I thought it was really interesting to look at this post. The Gremlin Editor over at Electric Spec makes some great points. I won't quibble with most of them. But that point number four gives me pause:
- If there's no dialogue on the first page of the story, you better have a good reason.
I went through the literature anthology I use at the college. I selected the tales myself, and I'm pretty fond of them. Here's the ratio:
- 3/17 include dialogue in the first ten paragraphs. Many don't have any at all (of course, they are written in the first person by the likes of Poe and Carver--confessional in nature)
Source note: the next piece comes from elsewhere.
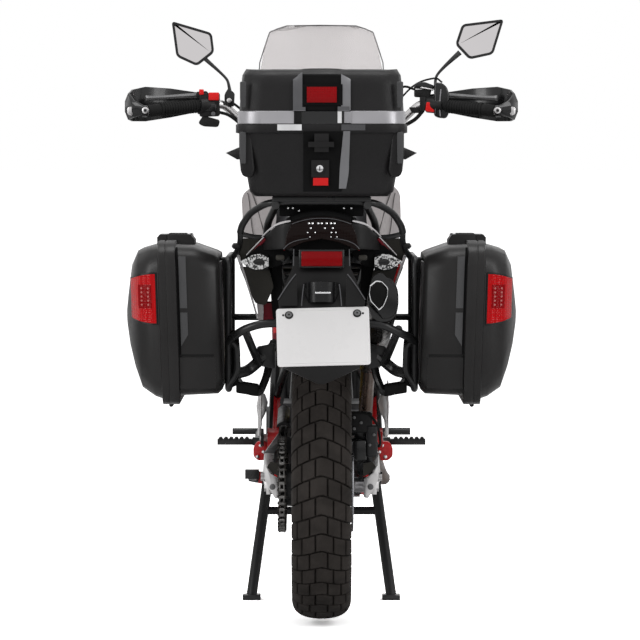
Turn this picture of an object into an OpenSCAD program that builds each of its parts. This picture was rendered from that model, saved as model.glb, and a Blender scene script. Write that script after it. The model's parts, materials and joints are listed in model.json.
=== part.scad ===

I'm amazed at how little dialogue there is in Leonard's Swag. It's certainly one of the more exposition-heavy books that I've read by the noir master, and one of the slowest builds in his bibliography.
Now, I'm not saying that the Gremlin's advice above is off the mark. I spent some time as an editor at the Clackamas Literary Review in Oregon and I can sympathize. There comes a time, usually late at night and after reading nine male ennui stories in a row, when you really want the characters to speak to one another.
But don't let that old adage get in the way of your own creative process. I think sometimes a writer can put too much stock in that advice--to the detriment of the tale.
No, I'd say get the rough draft down and look at the characters' interactions as you re-write (point three is the best advice in the Gremlin's post, in my humble view). If they are dead on the page, the story likely is too. I find that I try to condense my "telling" and hone my "showing" through the revision process.